▶ **Records for the exercise**
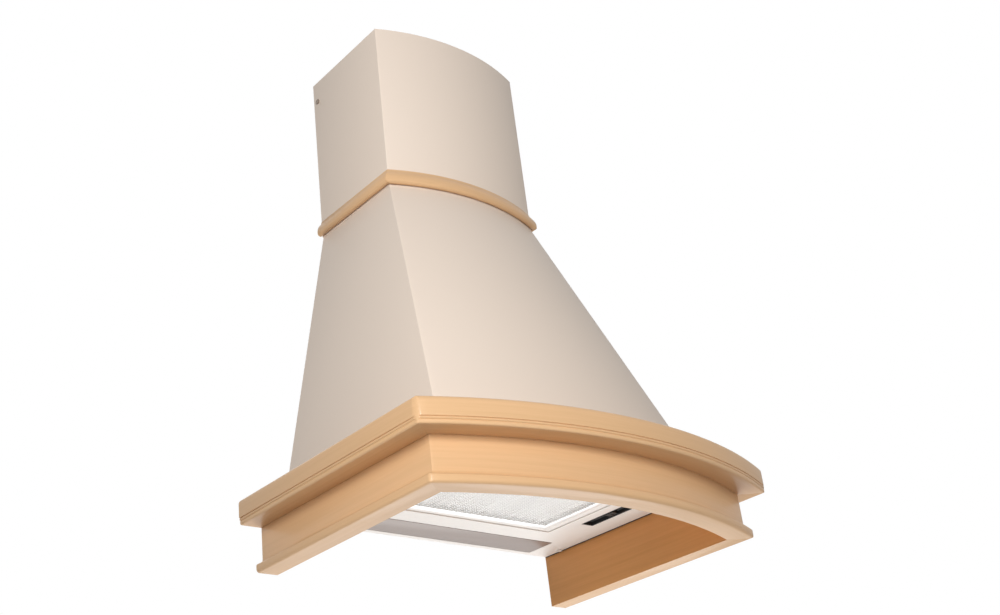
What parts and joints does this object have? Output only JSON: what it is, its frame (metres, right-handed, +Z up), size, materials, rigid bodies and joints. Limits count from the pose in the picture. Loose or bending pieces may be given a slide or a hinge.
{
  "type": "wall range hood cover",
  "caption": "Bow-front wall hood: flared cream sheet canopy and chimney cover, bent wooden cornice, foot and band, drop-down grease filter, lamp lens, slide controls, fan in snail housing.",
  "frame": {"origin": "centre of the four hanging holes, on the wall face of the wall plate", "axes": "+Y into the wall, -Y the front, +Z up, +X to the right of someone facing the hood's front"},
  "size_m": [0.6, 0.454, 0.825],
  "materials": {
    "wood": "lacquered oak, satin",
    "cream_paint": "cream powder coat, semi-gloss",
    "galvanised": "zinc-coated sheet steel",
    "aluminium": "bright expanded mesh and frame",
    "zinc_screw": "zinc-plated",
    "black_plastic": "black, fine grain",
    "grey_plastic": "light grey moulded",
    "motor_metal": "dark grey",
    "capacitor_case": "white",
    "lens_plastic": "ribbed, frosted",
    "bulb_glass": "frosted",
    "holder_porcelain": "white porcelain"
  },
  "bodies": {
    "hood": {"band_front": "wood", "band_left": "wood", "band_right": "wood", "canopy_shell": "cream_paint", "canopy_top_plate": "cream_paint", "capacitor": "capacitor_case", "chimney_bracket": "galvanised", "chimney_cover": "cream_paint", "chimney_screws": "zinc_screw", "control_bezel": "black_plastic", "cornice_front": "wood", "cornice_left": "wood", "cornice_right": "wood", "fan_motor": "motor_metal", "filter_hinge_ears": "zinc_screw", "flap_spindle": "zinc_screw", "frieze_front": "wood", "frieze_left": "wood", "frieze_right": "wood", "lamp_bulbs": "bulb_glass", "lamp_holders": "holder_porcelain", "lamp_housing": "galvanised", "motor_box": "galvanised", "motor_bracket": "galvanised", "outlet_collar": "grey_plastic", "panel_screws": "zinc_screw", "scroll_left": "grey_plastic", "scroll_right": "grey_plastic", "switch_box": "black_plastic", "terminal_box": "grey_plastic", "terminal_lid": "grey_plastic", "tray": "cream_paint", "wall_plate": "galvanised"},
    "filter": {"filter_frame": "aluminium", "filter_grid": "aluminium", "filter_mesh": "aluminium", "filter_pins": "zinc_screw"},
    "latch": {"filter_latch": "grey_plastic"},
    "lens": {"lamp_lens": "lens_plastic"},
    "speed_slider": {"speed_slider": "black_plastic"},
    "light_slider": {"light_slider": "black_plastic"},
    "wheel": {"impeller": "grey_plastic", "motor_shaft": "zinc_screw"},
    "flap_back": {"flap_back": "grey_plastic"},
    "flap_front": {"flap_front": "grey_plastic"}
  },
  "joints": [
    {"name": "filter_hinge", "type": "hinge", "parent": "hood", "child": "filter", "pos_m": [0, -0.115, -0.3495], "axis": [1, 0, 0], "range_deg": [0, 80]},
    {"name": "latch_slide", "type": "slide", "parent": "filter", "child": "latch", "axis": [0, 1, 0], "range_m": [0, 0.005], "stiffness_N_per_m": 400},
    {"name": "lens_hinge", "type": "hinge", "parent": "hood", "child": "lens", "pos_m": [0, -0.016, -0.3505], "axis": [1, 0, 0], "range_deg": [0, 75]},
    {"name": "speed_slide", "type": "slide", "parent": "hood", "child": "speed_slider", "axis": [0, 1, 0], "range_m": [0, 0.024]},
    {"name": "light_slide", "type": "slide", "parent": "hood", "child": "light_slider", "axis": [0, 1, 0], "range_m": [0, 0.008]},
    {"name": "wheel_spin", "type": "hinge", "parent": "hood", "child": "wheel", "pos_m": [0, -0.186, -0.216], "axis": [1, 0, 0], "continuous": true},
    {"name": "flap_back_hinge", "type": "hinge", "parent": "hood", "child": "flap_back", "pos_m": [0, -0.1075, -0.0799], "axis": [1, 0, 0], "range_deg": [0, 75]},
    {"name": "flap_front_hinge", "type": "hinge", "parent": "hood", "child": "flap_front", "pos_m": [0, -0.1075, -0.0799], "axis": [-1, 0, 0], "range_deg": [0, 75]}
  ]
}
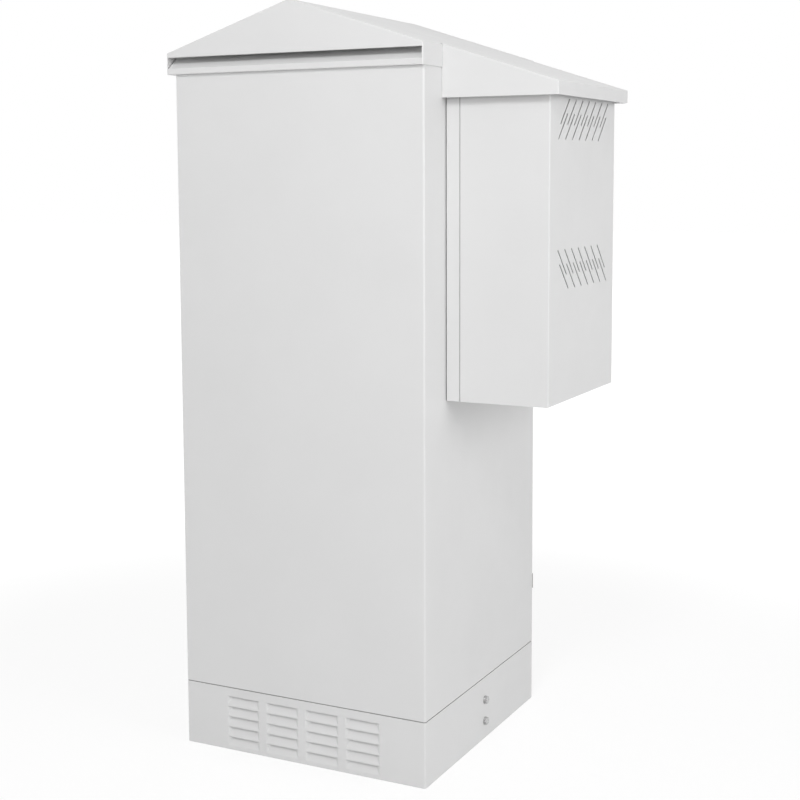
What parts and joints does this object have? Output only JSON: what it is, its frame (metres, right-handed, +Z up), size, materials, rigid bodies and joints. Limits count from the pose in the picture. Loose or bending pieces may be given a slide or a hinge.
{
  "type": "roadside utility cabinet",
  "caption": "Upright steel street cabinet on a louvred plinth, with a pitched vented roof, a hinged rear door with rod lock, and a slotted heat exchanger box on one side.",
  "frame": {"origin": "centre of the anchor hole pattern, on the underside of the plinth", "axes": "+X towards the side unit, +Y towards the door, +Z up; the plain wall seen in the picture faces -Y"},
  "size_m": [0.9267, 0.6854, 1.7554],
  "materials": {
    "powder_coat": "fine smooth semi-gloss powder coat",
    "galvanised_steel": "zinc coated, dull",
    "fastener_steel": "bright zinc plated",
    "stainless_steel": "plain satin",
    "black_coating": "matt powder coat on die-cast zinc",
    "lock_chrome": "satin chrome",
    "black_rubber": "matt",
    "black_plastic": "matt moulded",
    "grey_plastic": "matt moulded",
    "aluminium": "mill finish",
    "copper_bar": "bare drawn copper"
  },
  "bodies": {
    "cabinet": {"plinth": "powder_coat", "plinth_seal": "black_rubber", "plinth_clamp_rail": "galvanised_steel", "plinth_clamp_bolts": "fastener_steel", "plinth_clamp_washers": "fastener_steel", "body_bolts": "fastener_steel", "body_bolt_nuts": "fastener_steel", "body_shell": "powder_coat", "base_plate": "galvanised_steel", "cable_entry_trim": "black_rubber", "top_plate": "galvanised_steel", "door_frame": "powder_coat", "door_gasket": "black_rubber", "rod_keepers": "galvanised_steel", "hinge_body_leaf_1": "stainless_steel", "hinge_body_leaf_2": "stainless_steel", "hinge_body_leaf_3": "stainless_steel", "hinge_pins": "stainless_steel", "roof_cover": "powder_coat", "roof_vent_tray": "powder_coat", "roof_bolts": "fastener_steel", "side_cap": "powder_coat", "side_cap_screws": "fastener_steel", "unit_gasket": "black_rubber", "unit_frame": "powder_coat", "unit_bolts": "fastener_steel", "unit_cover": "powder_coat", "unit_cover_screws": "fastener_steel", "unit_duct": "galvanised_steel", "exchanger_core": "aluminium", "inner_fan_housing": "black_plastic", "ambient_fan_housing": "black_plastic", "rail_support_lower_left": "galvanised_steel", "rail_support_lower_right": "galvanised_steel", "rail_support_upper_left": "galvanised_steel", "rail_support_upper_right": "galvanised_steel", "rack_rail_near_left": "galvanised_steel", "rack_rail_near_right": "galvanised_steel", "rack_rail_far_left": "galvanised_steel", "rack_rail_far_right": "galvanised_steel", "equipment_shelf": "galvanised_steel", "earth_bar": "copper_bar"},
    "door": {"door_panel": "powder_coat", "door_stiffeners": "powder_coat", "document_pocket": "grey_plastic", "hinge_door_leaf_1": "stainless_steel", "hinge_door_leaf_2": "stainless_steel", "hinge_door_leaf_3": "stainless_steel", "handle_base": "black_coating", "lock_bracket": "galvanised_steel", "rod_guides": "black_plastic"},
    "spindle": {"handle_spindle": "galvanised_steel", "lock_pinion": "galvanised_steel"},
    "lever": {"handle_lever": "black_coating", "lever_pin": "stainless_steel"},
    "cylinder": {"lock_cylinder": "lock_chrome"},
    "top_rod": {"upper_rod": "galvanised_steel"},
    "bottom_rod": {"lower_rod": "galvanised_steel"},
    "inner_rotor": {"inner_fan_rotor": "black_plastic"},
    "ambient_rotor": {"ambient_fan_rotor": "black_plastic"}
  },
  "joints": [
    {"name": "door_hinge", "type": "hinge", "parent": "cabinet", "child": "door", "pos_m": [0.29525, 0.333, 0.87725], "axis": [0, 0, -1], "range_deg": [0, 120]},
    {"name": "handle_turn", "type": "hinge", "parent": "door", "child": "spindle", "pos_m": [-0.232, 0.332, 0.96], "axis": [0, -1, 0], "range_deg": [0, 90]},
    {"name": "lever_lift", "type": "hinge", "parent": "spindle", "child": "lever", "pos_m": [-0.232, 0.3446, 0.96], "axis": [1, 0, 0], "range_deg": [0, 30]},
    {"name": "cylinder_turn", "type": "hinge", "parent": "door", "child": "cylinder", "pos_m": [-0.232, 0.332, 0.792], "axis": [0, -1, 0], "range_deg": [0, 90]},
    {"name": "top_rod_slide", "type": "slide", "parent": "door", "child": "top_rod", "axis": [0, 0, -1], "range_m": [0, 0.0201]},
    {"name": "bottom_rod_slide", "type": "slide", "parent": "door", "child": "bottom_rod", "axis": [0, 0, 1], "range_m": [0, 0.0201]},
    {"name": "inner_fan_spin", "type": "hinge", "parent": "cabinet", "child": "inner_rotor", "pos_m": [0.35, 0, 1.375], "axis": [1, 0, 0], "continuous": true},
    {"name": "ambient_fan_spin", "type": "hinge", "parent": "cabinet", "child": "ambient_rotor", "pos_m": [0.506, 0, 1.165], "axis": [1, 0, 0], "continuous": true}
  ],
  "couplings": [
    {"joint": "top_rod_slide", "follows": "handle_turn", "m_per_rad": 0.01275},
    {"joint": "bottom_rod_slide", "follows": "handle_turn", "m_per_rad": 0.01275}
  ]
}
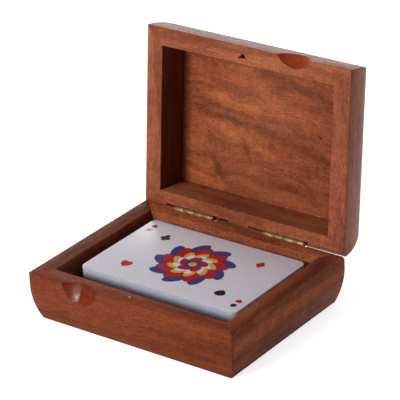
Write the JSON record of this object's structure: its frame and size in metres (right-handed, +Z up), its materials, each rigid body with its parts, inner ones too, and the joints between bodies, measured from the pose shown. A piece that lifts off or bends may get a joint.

▶ **Direction**
Find the lines above that contain the word "with" and collect them.

▶ **Response to the exercise**
  "caption": "Upright steel street cabinet on a louvred plinth, with a pitched vented roof, a hinged rear door with rod lock, and a slotted heat exchanger box on one side.",
Write the JSON record of this object's structure: its frame and size in metres (right-handed, +Z up), its materials, each rigid body with its parts, inner ones too, and the joints between bodies, measured from the pose shown. A piece that lifts off or bends may get a joint.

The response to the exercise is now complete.